Hungary has given differing explanations for its foot-dragging. Speaking in a radio interview shortly before Mr. Kristersson’s arrival in Budapest, Mr. Orban added a twist to the saga, linking Sweden’s NATO admission to the resolution of what he described as “pending military and armament issues” between the countries.

Swedish-made Gripen warplanes, provided to Hungary under a lease agreement, form the backbone of the small East European nation’s air force, and pro-government news outlets in Hungary have reported that Mr. Orban has been pushing for a better deal.

“This process will be concluded today in Budapest,” Mr. Orban said Friday morning on Kossuth Radio. “We will conclude a military industrial and military agreement, a serious one considering the size of our country, and we will also lay down some directions and goals for military cooperation.”

A deal on military cooperation, Mr. Orban said, was part of “a confidence-building process” between the two countries that would help persuade Fidesz lawmakers that “it is worth supporting Sweden’s accession.”

As Mr. Kristersson arrived in Budapest, Saab, the maker of Gripen warplanes, announced that it had signed a contract with the Swedish state to deliver four additional fighters to Hungary. That will bring the number of Swedish-made warplanes used by the country to 18.

Some diplomats and analysts, however, see Mr. Orban’s claims about an important deal with Sweden on military cooperation as face-saving way out of an impasse that critics say has severely damaged Hungary’s reputation as a reliable ally and secured no clear benefits in return.

The most tangible benefit for Hungary, or at least Mr. Orban, has been all the attention given to a nation that otherwise has little military, diplomatic or economic clout. It accounts for only 1 percent of the European Union’s economic output and has a military with about 41,000 active-duty members, about the size of New York City’s police force.

Hungary became the final obstacle to Sweden’s NATO admission after Turkey’s Parliament voted last month to approve it. After the Turkish vote left Hungary standing alone, Mr. Orban assured the NATO secretary general, Jens Stoltenberg, that the “Hungarian government supports” Sweden’s membership and would get Parliament to act “at the first possible opportunity.” But when opposition legislators called a session of Parliament early this month to vote on Sweden’s entry, Fidesz boycotted the session.

Military cooperation has only recently appeared as an explanation for Hungary’s failure to honor its repeated promises not to be the last country to ratify Sweden’s membership. It earlier cited Swedish accusations of democratic backsliding in Hungary under Mr. Orban, teaching materials critical of Hungary in Swedish schools and comments that Mr. Kristersson had made years before taking office.

Sweden’s membership has also become entangled in Mr. Orban’s frosty relations with the Biden administration, which strongly supports Sweden’s bid to join the alliance, and with the Hungarian leader’s opposition to Washington’s policy of supporting Ukraine with weapons. “We would very much like to see President Trump return to the White House and make peace here in the eastern half of Europe,” Mr. Orban said last Saturday in his annual state of the nation address.

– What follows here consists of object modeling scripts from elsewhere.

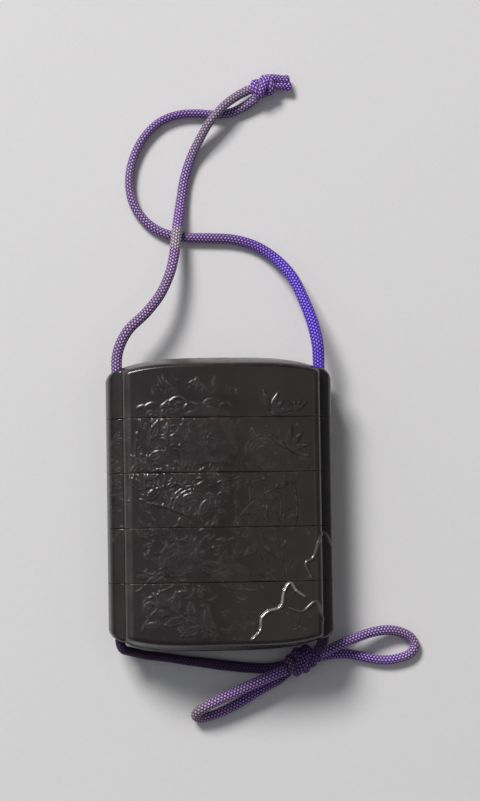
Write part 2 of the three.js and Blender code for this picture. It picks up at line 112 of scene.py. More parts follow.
RIGHT_LOOP = [
    (27, -41.4, 6.9), (29.6, -40.3, 6.9), (33, -38.8, 6.6), (37.4, -37.2, 5.7), (41.9, -35.9, 4.6),
    (46.5, -35.4, 3.4), (50.4, -36.1, 2.3), (53.3, -37.7, 1.6), (54.4, -39.8, 1.6), (53.2, -41.9, 1.6),
    (50.2, -43.2, 1.6), (46.2, -43.7, 1.6), (42.5, -43.3, 1.6), (38.8, -42.4, 1.6), (35.4, -41.8, 1.8),
    (31.4, -41.8, 2.4), (27.4, -42.4, 3.2),
]
LEFT_LOOP = [
    (17.8, -45.4, 6.8), (13.4, -47.1, 7.2), (8.6, -49.1, 7.4), (3.6, -51.2, 7.2), (-1, -53.3, 6.8),
    (-4.6, -55.2, 5.9), (-6.4, -56.6, 4.5), (-6.6, -57.8, 2.9), (-5.2, -58.4, 1.8), (-2.8, -57.9, 1.6),
    (0, -57, 1.6), (3.2, -55.6, 1.6), (6.6, -53.8, 1.6), (10.2, -51.6, 1.6), (13.4, -49.8, 1.7),
    (16.5, -48.1, 2.4),
]
END_KNOT = (14.5, 115.1, 3.2)
END_KNOT_TURN = 0.42         # radians, as seen from above
BOW_KNOT = (22.3, -43.0, 4.9)
BOW_KNOT_TURN = 0.5


# ------------------------------------------------------------------ camera
EYE = (-63.52, 0, 671.73)
AIM = (5.79, 27.94, 12)      # the place it looks at
ROLL = 0.88                  # degrees
LENS = 110                   # focal length
SENSOR = 36                  # width of the film


def place_camera():
    """Nearly straight above the case, a little to its left, with the case turned slightly in the frame."""
    eye, aim = Vector(EYE) * MM, Vector(AIM) * MM
    roll = math.radians(ROLL)
    ahead = (aim - eye).normalized()
    right = ahead.cross(Vector((0, 1, 0))).normalized()
    up = right.cross(ahead)
    rolled_right = right * math.cos(roll) - up * math.sin(roll)
    rolled_up = right * math.sin(roll) + up * math.cos(roll)
    turn = Matrix((rolled_right, rolled_up, -ahead)).transposed().to_4x4()
    camera = bpy.data.objects.new("camera", bpy.data.cameras.new("camera"))
    camera.matrix_world = Matrix.Translation(eye) @ turn
    camera.data.lens = LENS
    camera.data.sensor_width = SENSOR
    bpy.context.scene.collection.objects.link(camera)
    bpy.context.scene.camera = camera


# ------------------------------------------------------------------ mesh helpers
MERGE_DISTANCE = 1e-7        # metres
SMOOTH_UNDER = 50            # degrees between faces that are shaded as one


def wrapped_sheet(name, places):
    """A grid sheet whose points are moved to places[row][column]."""
    rows, columns = places.shape[:2]
    bpy.ops.object.select_all(action="DESELECT")
    bpy.ops.mesh.primitive_grid_add(x_subdivisions=columns - 1, y_subdivisions=rows - 1, size=1)
    piece = bpy.context.active_object
    piece.name = piece.data.name = name
    piece.data.vertices.foreach_set("co", (places * MM).astype(np.float32).ravel())
    piece.data.update()
    return piece


def close_sheet(piece):
    """Merges the points that meet and turns every face outwards."""
    bpy.ops.object.select_all(action="DESELECT")
    bpy.context.view_layer.objects.active = piece
    piece.select_set(True)
    bpy.ops.object.mode_set(mode="EDIT")
    bpy.ops.mesh.select_all(action="SELECT")
    bpy.ops.mesh.remove_doubles(threshold=MERGE_DISTANCE)
    bpy.ops.mesh.normals_make_consistent(inside=False)
    bpy.ops.object.mode_set(mode="OBJECT")
    bpy.ops.object.shade_smooth_by_angle(angle=math.radians(SMOOTH_UNDER))


def mark(piece, name, values):
    """Stores one number a point, for the materials."""
    layer = piece.data.attributes.new(name, "FLOAT", "POINT")
    layer.data.foreach_set("value", np.asarray(values, np.float32).ravel())


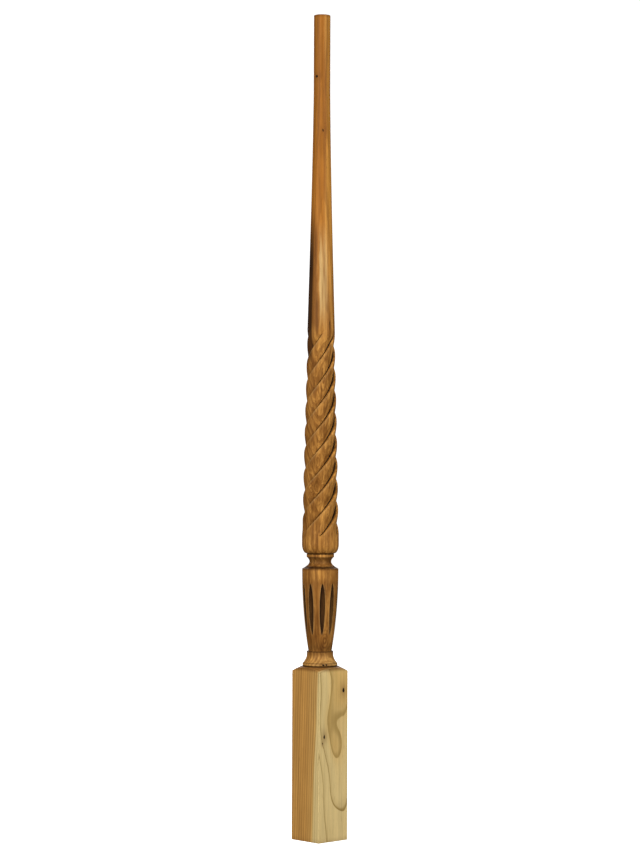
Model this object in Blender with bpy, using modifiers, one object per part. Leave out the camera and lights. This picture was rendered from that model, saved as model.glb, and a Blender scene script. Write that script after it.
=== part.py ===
"""A twist baluster for a stair, turned and carved from one length of square hardwood.

From the floor up it has a square block with a turned shoulder, a bead, a cavetto, a fluted
barrel, a cove neck with a collar, and a long tapering shaft. The foot of the shaft carries a
right-handed rope twist of five strands, and its plain upper end runs up to a round pin.
Metres, +Z up. It stands on the origin with the sides of its block square to X and Y.
"""
import math

import bmesh
import bpy
from mathutils import Vector

# Square stock
STOCK_SIDE = 0.044
STOCK_EDGE_EASE = 0.0008
# Block and its turned shoulder
BLOCK_HEIGHT = 0.187
SHOULDER_RISE = 0.006
SHOULDER_FULLNESS = 1.15
# Base bead, cavetto and fillet
BEAD_FOOT_RADIUS = 0.0188
BEAD_BULGE = 0.0007
BEAD_HEIGHT = 0.0033
CAVETTO_HEIGHT = 0.0097
FILLET_RADIUS = 0.0146
FILLET_HEIGHT = 0.003
# Barrel
BARREL_FOOT_RADIUS = 0.013
BARREL_FOOT_STEP = 0.001
BARREL_RADIUS = 0.0201
BARREL_HEIGHT = 0.089
BARREL_RIM = 0.0014
BARREL_RIM_EASE = 0.0003
# Flutes of the barrel
FLUTE_COUNT = 10
FLUTE_START = 0.0175
FLUTE_LENGTH = 0.0575
FLUTE_WIDTH = math.radians(19)
FLUTE_DEPTH = 0.003
FLUTE_POINT = 0.6
FLUTE_TIP_SHARE = 0.12
FLUTE_DRIFTS = {7: math.radians(-2.5), 8: math.radians(-4.7)}
# Neck and collar
NECK_RADIUS = 0.0121
COVE_HEIGHT = 0.0078
NECK_RISE = 0.005
COLLAR_RADIUS = 0.0152
COLLAR_HEIGHT = 0.0031
QUIRK_DEPTH = 0.0006
QUIRK_HEIGHT = 0.0008
# Shaft
SHAFT_FOOT_INSET = 0.005
SHAFT_FOOT_HEIGHT = 0.0105
SHAFT_RADIUS = 0.02045
BAND_HEIGHT = 0.0089
TWIST_LENGTH = 0.2282
TAPER_LENGTH = 0.265
SHAFT_FOOT_SLOPE = 0.012
SHAFT_TIP_SLOPE = 0.010
# Rope twist
STRAND_COUNT = 5
TWIST_LEAD = 0.1228
STRAND_START = math.radians(25.5)
STRAND_WALL = 0.08
STRAND_ROUNDING = 1.3
STRAND_EDGE_EASE = 0.08
STRAND_EDGE_WIDTH = 0.25
GROOVE_SHARE = 0.24
GROOVE_RUN_OUT = 0.014
GROOVE_LEAST_WIDTH = 0.15
GROOVE_FADE = 0.017
# Pin
PIN_RADIUS = 0.0092
PIN_LENGTH = 0.084
PIN_EASE = 0.0007
# Fineness of the solid
CURVE_STEPS = 5
BEAD_STEPS = 4
SHAFT_FOOT_STEPS = 7
FLUTE_STEPS = 5
FLUTE_RINGS = 11
RUN_OUT_SHARES = (0.12, 0.35, 0.65, 1)
TWIST_RINGS = 30
TAPER_RINGS = 6
# Wood
WOOD_COLOUR = (0.434, 0.202, 0.06, 1.0)
WOOD_ROUGHNESS = 0.42

MARGIN = 0.0005
MERGE = 0.00001
SHARP_EDGE = math.radians(32)
SEGMENTS = math.lcm(FLUTE_COUNT * FLUTE_STEPS, STRAND_COUNT)
STRAND_STEPS = SEGMENTS // STRAND_COUNT
SEGMENT = 2 * math.pi / SEGMENTS

# Heights of the main stages
BEAD_FOOT = BLOCK_HEIGHT + SHOULDER_RISE
BARREL_FOOT = BEAD_FOOT + BEAD_HEIGHT + CAVETTO_HEIGHT + FILLET_HEIGHT + BARREL_FOOT_STEP
FLUTE_FOOT = BARREL_FOOT + FLUTE_START
FLUTE_TIP = FLUTE_FOOT + FLUTE_LENGTH
COVE_FOOT = BARREL_FOOT + BARREL_HEIGHT + BARREL_RIM + BARREL_RIM_EASE
COLLAR_TIP = COVE_FOOT + COVE_HEIGHT + NECK_RISE + COLLAR_HEIGHT
TWIST_FOOT = COLLAR_TIP + QUIRK_HEIGHT + SHAFT_FOOT_HEIGHT + BAND_HEIGHT
TWIST_TIP = TWIST_FOOT + TWIST_LENGTH
PIN_FOOT = TWIST_TIP + TAPER_LENGTH
HEIGHT = PIN_FOOT + PIN_LENGTH


def clear_scene():
    for item in list(bpy.data.objects):
        bpy.data.objects.remove(item)


def new_collection(name):
    collection = bpy.data.collections.new(name)
    bpy.context.scene.collection.children.link(collection)
    return collection


def wood():
    material = bpy.data.materials.new("oiled knotty hardwood")
    material.use_nodes = True
    shader = material.node_tree.nodes["Principled BSDF"]
    shader.inputs["Base Color"].default_value = WOOD_COLOUR
    shader.inputs["Roughness"].default_value = WOOD_ROUGHNESS
    shader.inputs["Metallic"].default_value = 0.0
    return material


def straight(t):
    return t


def early(t):
    """Moves fast at first and settles: a parabola."""
    return 1 - (1 - t) ** 2


def late(t):
    """Moves slowly at first: the same parabola from its other end."""
    return t ** 2


def quarter(t):
    """A quarter of an ellipse that starts square to the axis."""
    return math.sqrt(1 - (1 - t) ** 2)


def domed(t):
    return 1 - (1 - t) ** (1 / SHOULDER_FULLNESS)


class Outline:
    """A turned outline, drawn upward as radius and height."""

    def __init__(self, radius, height):
        self.points = [(radius, height)]

    def to(self, radius, rise, steps=1, ease=straight):
        first_radius, first_height = self.points[-1]
        for step in range(1, steps + 1):
            t = step / steps
            self.points.append((first_radius + (radius - first_radius) * ease(t), first_height + rise * t))

    def bulge(self, amount, rise, steps):
        first_radius, first_height = self.points[-1]
        for step in range(1, steps + 1):
            t = step / steps
            self.points.append((first_radius + amount * math.sin(math.pi * t), first_height + rise * t))


def shaft_radius(height):
    """The shaft's envelope: a cubic between the band and the pin, with its own slope at each end."""
    length = TWIST_LENGTH + TAPER_LENGTH
    t = min(max((height - TWIST_FOOT) / length, 0), 1)
    rise = PIN_RADIUS - SHAFT_RADIUS
    foot = -SHAFT_FOOT_SLOPE * length
    tip = -SHAFT_TIP_SLOPE * length
    return SHAFT_RADIUS + foot * t + (3 * rise - 2 * foot - tip) * t ** 2 + (foot + tip - 2 * rise) * t ** 3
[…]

A bipartisan delegation of United States senators that visited Budapest last weekend to press Hungary to ratify Sweden as a NATO member received a cold shoulder, as Hungarian ministers and legislators from Fidesz all declined to meet with them. In a message posted on social media, Hungary’s foreign minister, Peter Szijjarto, said the country would not be swayed by foreign delegations. “It is not worth it for visiting American senators to try to exert pressure,” he said.

In a sign of growing frustration, the chairman of the Senate Foreign Relations Committee, Senator Benjamin L. Cardin, Democrat of Maryland, this month called Mr. Orban “the least reliable member of NATO” and raised the possibility of imposing sanctions on Hungary for blocking the expansion of the alliance.